One way to do this is to turn your topic into a question. Chances are your question will change as your understanding of the topic deepens, but it should help guide your search to have a specific research question in mind.
How do I Begin?
That all depends on what you're trying to do. Read your assignment carefully and think about what steps you might want to take next. You probably will need to explore a topic area before you decide exactly where you want to go with it. Be sure to take advantage of the superb Writing Center tutors (who can help you think through an assignment) and the reference librarians (who can point you toward the best information resources).
photo courtesy of Joe Philipson
How to Decode an Assignment
The word "research" means many different things. Research assignments might involve reporting on a topic, reviewing the state of research in a given area, reading and critically analyzing a text (in which case you may be directed to "discuss," "compare and contrast," or "react to" the text) or investigating and taking a stand on an issue. You might be asked to generate an original thesis or to conduct field research (interviews, surveys, experiments, or first-hand observations), using information you find in the library to support and frame your ideas. Read your assignment carefully and see if you can answer these questions:
- What is the purpose of the project?
- To what extent should I bring my own ideas to the project? Do I need to present an original theory, argue a point of view, or am I primarily sythesizing and organizing information in order to report on it?
- How much evidence (or information) will I need to gather?
- What kinds of evidence (or sources) am I expected to use?
- What should the finished project look like?
If you aren't able to answer these questions, ask the teacher for clarification - but only after you've read the assignment carefully.
Doing research projects takes time. Look at your calendar and set realistic goals. Be sure you don't spend all your time finding sources - plan time into your schedule to read them and to write!
Focusing Your Topic
You will have to spend some time mapping out the territory of a topic, sorting out what information is available and what different angles have been taken by others. This is often the most difficult part of the research process - and the most frustrating because you don't feel as if you're making much headway. Try these strategies to make the most of this part of the process:
- Make a list of possible issues to research. Use class discussions, texts, personal interests, conversations with friends, and discussions with your teacher for ideas. Start writing them down - you'd be surprised how much faster they come once you start writing.

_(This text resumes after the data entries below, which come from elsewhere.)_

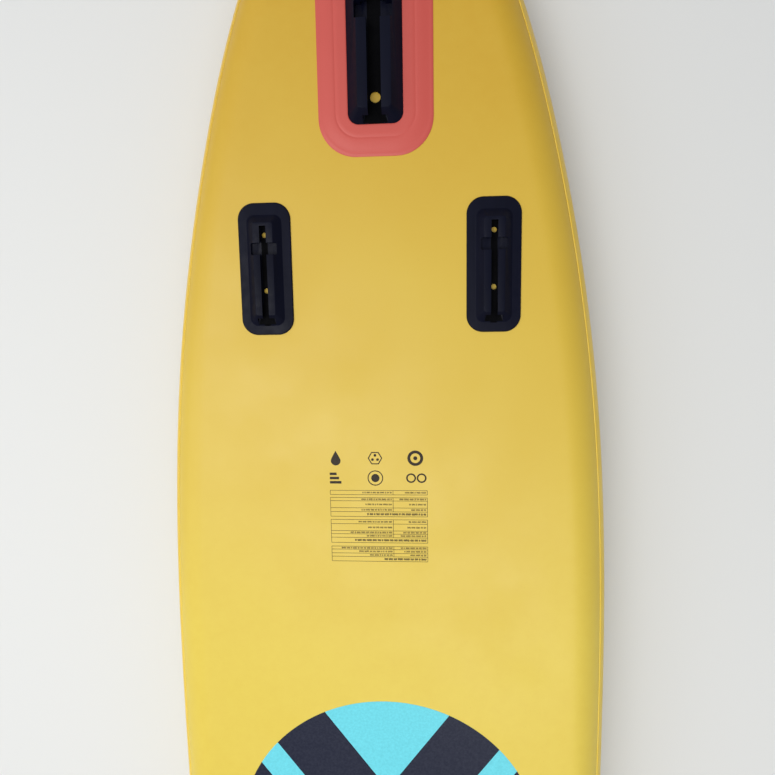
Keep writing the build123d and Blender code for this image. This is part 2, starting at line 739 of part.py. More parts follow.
with BuildPart() as cargo_bungee:
    nose_hold = deck_plane(CARGO_NOSE[1]).offset(BUNGEE_HEIGHT).origin
    tail_hold = deck_plane(CARGO_TAIL[1]).offset(BUNGEE_HEIGHT).origin
    across = Vector(1, 0, 0)
    bungee_plane = Plane(origin=tail_hold, x_dir=across, z_dir=across.cross(nose_hold - tail_hold))
    bungee_span = bungee_plane.to_local_coords(nose_hold).Y
    with BuildLine(bungee_plane) as bungee_line:
        corners = Polyline(
            (-CARGO_TAIL[0], 0),
            (CARGO_TAIL[0], 0),
            (CARGO_NOSE[0], bungee_span),
            (-CARGO_NOSE[0], bungee_span),
            close=True,
            mode=Mode.PRIVATE,
        )
        offset(corners, amount=neck_radius + BUNGEE_RADIUS + GAP)
    start = bungee_line.wires()[0]
    with BuildSketch(Plane(origin=start @ 0, z_dir=start % 0)):
        Circle(BUNGEE_RADIUS)
    sweep(path=start)

# --- Set down at rest ---------------------------------------------------------------------------
def lowest(piece, tilt):
    """Height of the lowest point of a piece once it is tilted about X."""
    return piece.rotate(Axis.X, tilt).bounding_box().min.Z


def rest_location():
    """Where the board comes to rest: on the deck at its nose and on the stop of its kick pad."""
    tilt = 0.0
    for _ in range(4):
        gap = lowest(deck_skin.part, tilt) - lowest(kick_pad.part, tilt)
        tilt += math.degrees(gap / LENGTH)
    rails = Compound([left_rail_tape, right_rail_tape, nose_seam_patch, tail_seam_patch])
    rails_box = rails.rotate(Axis.X, tilt).bounding_box()
    middle = (rails_box.min.Y + rails_box.max.Y) / 2
    return tilt, Location((0, -middle, -lowest(kick_pad.part, tilt))) * Location((0, 0, 0), (tilt, 0, 0))


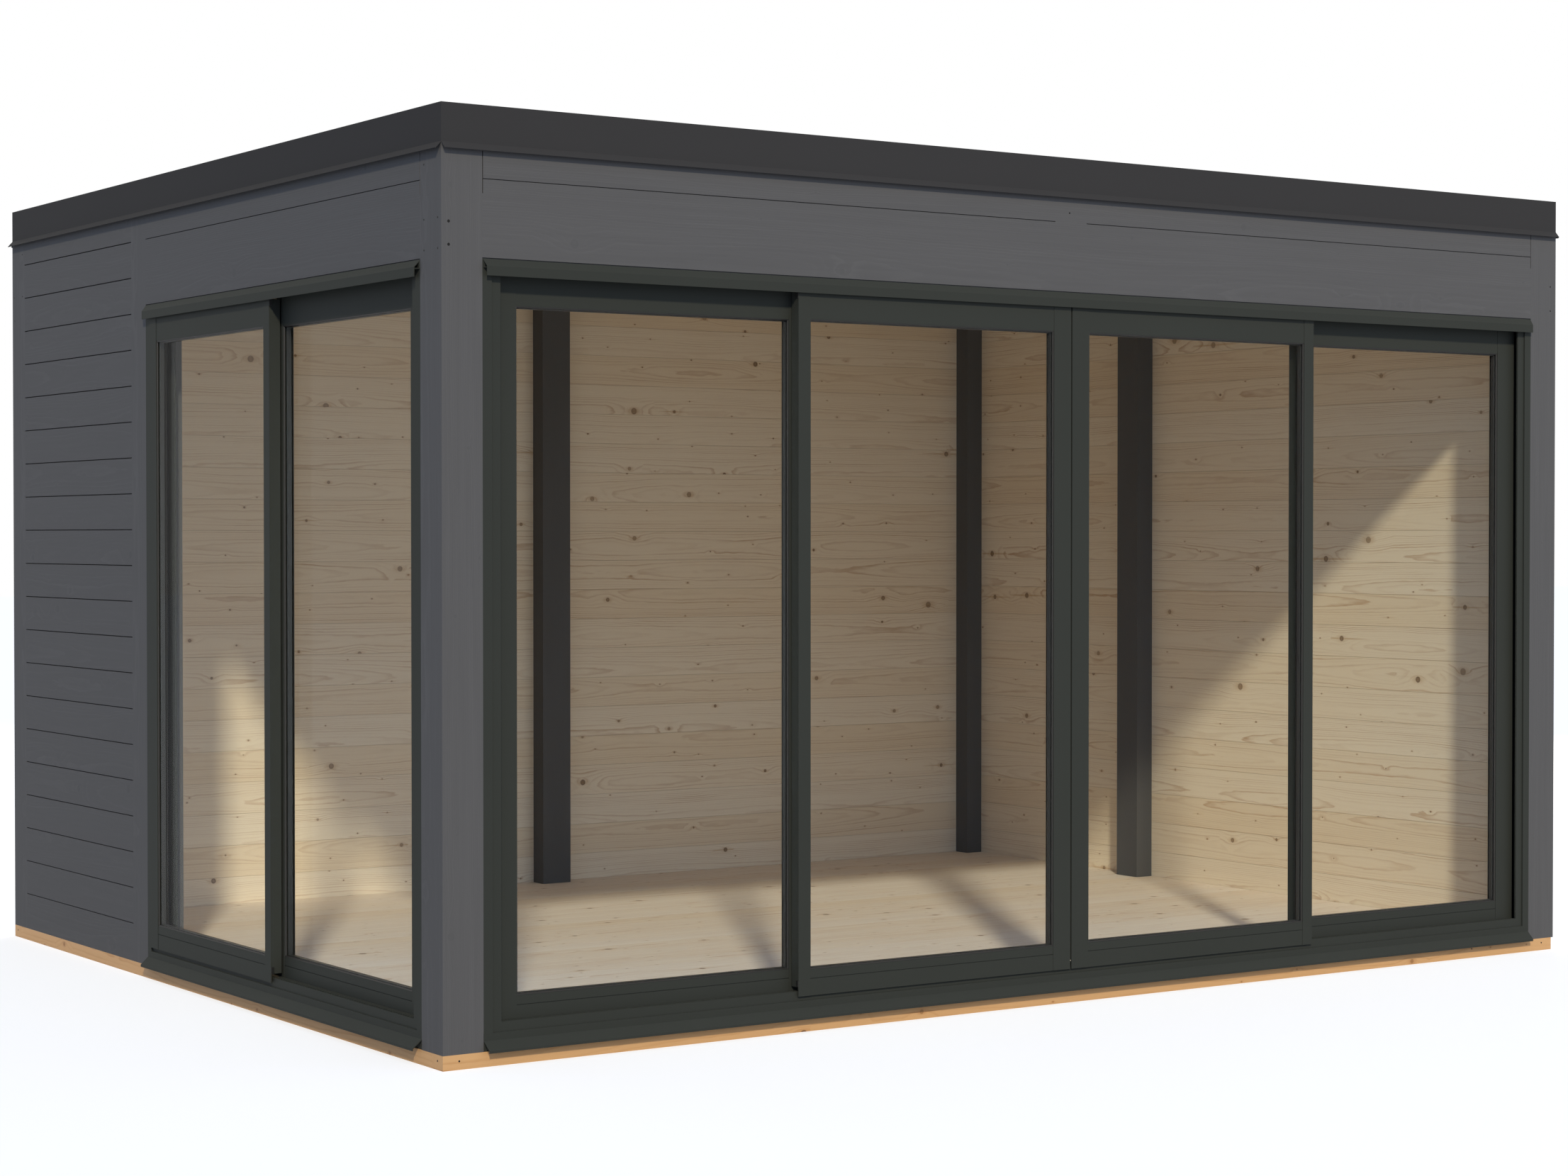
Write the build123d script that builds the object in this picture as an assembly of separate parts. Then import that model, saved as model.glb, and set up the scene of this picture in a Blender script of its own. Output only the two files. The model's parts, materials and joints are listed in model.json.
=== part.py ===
"""Garden office pod: a flat-roofed timber cabin with two sets of glazed sliding doors.

Millimetres. The origin is on the ground at the middle of the plan. +X runs to the right along
the front, +Y to the back and +Z up. The front has four door leaves and the left end has two.

Every wall piece is drawn in a wall frame: x runs along the wall from its middle, y is the depth
in from the wall's outside face, and z is the height above the ground. on_wall() places that frame.
"""

from build123d import *
import os

# ---------------------------------------------------------------- driving dimensions
LENGTH = 4200.0             # outside of the walls, along the front
DEPTH = 3220.0              # outside of the walls, front to back
POST = 120.0                # square posts
WALL = 44.0                 # wall boards
BASE_TOP = 40.0             # height of the bearers on the ground
BEARER = 60.0               # width of a bearer
BASE_SHORT = 10.0           # the base stops this much short of the right end wall
FLOOR_TOP = 62.0
WALL_TOP = 2417.0           # underside of the roof deck
DECK = 19.0                 # roof boards
ROOF_TOP = 2520.0           # top of the fascia

DOOR_TOP = 2120.0           # top of both door openings
SIDE_MIDDLE_POST_Y = 2068.0 - DEPTH / 2     # middle of the left and right middle posts

# wall boards
BOARD = 114.1               # board pitch
TOP_GROOVE = 2328.0         # height of the highest groove
GROOVES = 20
GROOVE_WIDTH = 3.5
GROOVE_DEPTH = 8.0          # outside
INNER_GROOVE_WIDTH = 1.8
INNER_GROOVE_DEPTH = 1.5

# lintels over the doors
HEADER = 70.0               # thickness
HEADER_GROOVE_WIDTH = 2.6
HEADER_GROOVE_DEPTH = 5.0
END_NOTCH_FOOT = 2290.0     # the open joint beside the corner posts ends here
END_NOTCH = 2.5
KERF_HEIGHT = 2.5           # kerf over the drip cap, at the lintel's foot
KERF_DEPTH = 5.0

# door frame profile, in depth from the wall's outside face
FRAME_WIDTH = 56.0          # face width of a jamb
TRIM_WIDTH = 28.0           # outer half of that face, flush with the wall
FRAME_FACE = 5.0            # depth of the inner half of that face
FRAME_DEPTH = 77.0
FRAME_WALL = 6.0
HEAD_FOOT = 2085.0          # underside of the frame's head
SILL_FLOOR = 90.0           # floor of the inner track
SILL_DECK = 114.5           # top of the sill over the outer track
TRACK_SLOT = 5.0            # width and depth of the slot that guides the outer leaves
SILL_BACK = 110.0
SILL_FLASH_TOP = 88.0       # top of the sill flashing
SHEET = 2.0                 # thickness of flashings

# door leaves
LEAF = 34.0                 # thickness
OUTER_FACE = -4.0           # front face of a leaf in the outer track
INNER_FACE = 36.0           # front face of a leaf in the inner track
OUTER_FOOT = 127.0          # underside of a sliding leaf's body
OUTER_TOP = 2079.0
SKIRT_FOOT = 101.0          # a sliding leaf's front skin laps down over the sill's front
SKIN = 3.5                  # thickness of that skin
SKIN_LAP = 22.0             # and how far it laps over a jamb
RUN_GAP = 5.0               # running clearance between a leaf and the frame
GLASS_FOOT = 174.0
GLASS_TOP = 2003.0
INTERLOCK = 40.0            # stile where two leaves overlap
INTERLOCK_OFFSET = 5.0      # inner stile starts this much before the outer one
MEETING_GAP = 5.0
RAIL_STEP = 1.0             # rails lie this much behind the stiles
BEAD = 24.0                 # height of the glazing bead at the foot of the glass
BEAD_GROOVE = 2.0
PANE = 4.0
PANE_DEPTHS = (6.0, 26.0)   # front faces of the two panes, from the leaf's face
PANE_LAP = 8.0              # pane let into the sash
PANE_PLAY = 0.2             # play round a pane in its groove

# roof edge
FASCIA_SKIN = 3.0           # the sheet in front of the roof boards
FASCIA_WIDTH = 32.0
DRIP_OUT = 17.0
DRIP_DOWN = 18.0
MEMBRANE = 6.0

FRONT_OPENING = LENGTH - 2 * POST
SIDE_OPENING = SIDE_MIDDLE_POST_Y - POST / 2 - (-DEPTH / 2 + POST)
SIDE_OPENING_Y = -DEPTH / 2 + POST + SIDE_OPENING / 2

TURN = {"front": 0, "right": 90, "back": 180, "left": -90}


def on_wall(wall, along=0.0):
    """The place of a wall frame whose middle is at `along`, in X or Y, on one of the four walls."""
    x, y = {"front": (along, -DEPTH / 2), "back": (along, DEPTH / 2),
            "left": (-LENGTH / 2, along), "right": (LENGTH / 2, along)}[wall]
    return Location((x, y, 0), (0, 0, TURN[wall]))


def block(x0, x1, y0, y1, z0, z1):
    """A plain block between two corners."""
    return Pos((x0 + x1) / 2, (y0 + y1) / 2, (z0 + z1) / 2) * Box(x1 - x0, y1 - y0, z1 - z0)


def profile_along(points, half):
    """A section in depth and height, run along the wall from -half to half."""
    section = Plane.YZ * make_face(Polyline(*points, close=True))
    return extrude(section, half, both=True)


def plan_prism(points, z0, z1):
    """An outline in plan, raised from z0 to z1."""
    return Pos(0, 0, z0) * extrude(make_face(Polyline(*points, close=True)), z1 - z0)


def save(name, shape):
    """Write one sub-part to its STEP file."""
    shape.label = name
    export_step(shape, f"parts/{name}.step")


# ---------------------------------------------------------------- base and floor
def long_bearers():
    """The bearers under the front and back walls."""
    right = LENGTH / 2 - BASE_SHORT
    front = block(-LENGTH / 2, right, -DEPTH / 2, -DEPTH / 2 + BEARER, 0, BASE_TOP)
    back = block(-LENGTH / 2, right, DEPTH / 2 - BEARER, DEPTH / 2, 0, BASE_TOP)
    return Compound([front, back])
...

- Map out the topic by finding out what others have had to say about it. This is not the time for in-depth reading, but rather for a quick scan. Many students start with a Google search, but you can also browse the shelves where books on the topic are kept and see what controversies or issues have been receiving attention. Search a database for articles on your topic area and sort out the various approaches writers have taken. Look for overviews and surveys of the topic that put the various schools of thought or approaches in context. You may start out knowing virtually nothing about your topic, but after scanning what's out there you should have several ideas worth following up.
- Invent questions. Do two things you come across seem to offer interesting contrasts? Does one thing seem intriguingly connected to something else? Is there something about the topic that surprises you? Do you encounter anything that makes you wonder why? Do you run into something that makes you think, "no way! That can't be right." Chances are you've just uncovered a good research focus.
- Draft a proposal for research. Sometimes a teacher will ask you for a formal written proposal. Even if it isn’t required, it can be a useful exercise. Write down what you want to do, how you plan to do it, and why it's important. You may well change your topic entirely by the time its finished, but writing down where you plan to take your research at this stage can help you clarify your thoughts and plan your next steps.
- Talk it over. Tell your roommate or some other willing victim what you're working on. Sometimes just explaining the idea can help you clarfiy for yourself what direction seems most interesting.